Na última semana, Lira, Gilmar e Barroso estiveram juntos no Fórum Jurídico de Lisboa, evento organizado pelo IDP, instituição ligada a Gilmar, na capital portuguesa. O presidente da Câmara foi um dos palestrantes -- na ocasião, destacou a atuação do Congresso na aprovação da agenda de reformas.

De acordo com os investigadores, os kits de robótica teriam sido adquiridos com verba de emendas parlamentares do orçamento secreto, beneficiando uma única empresa fornecedora, Megalic, cujo dono, Edmar Catunda, é aliado de Lira. O inquérito apontou que os crimes teriam ocorrido entre 2019 e 2022, durante a realização de processos licitatórios, adesões a atas de registro de preços e celebrações contratuais relacionadas ao fornecimento dos equipamentos.

Procurado pela equipe da coluna, Gilvan Máximo não se manifestou. A defesa de Lira alegou que não comenta o caso porque a investigação está sob sigilo. Esta não é a primeira vez que o “fator tempo” e as dinâmicas internas de um tribunal culminam com um resultado favorável a Lira.

No ano passado, um processo que impactava diretamente a sobrevivência política do presidente da Câmara mudou de mãos no Superior Tribunal de Justiça (STJ) e caiu no colo do ministro alagoano Humberto Martins, que já havia chamado o parlamentar de “meu querido amigo e conterrâneo”.

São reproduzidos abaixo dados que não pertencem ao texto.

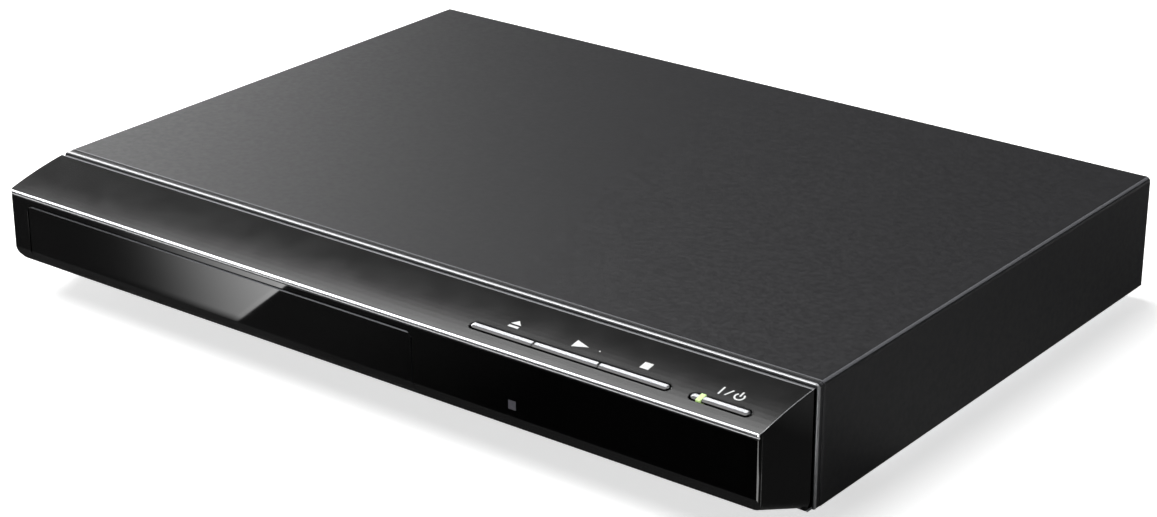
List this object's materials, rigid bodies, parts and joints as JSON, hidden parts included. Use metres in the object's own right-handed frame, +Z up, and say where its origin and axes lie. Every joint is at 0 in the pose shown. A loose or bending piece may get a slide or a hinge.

O caso estava com Og Fernandes, que deixou o acervo para Martins após assumir a vice-presidência do STJ. Ao receber o processo, Martins arquivou a condenação de Lira pela Justiça de Alagoas por improbidade administrativa.

Procurado pela equipe da coluna, Gilvan Máximo não se manifestou. A defesa de Lira informou que não comenta a ofensiva jurídica no STF porque a investigação está sob sigilo.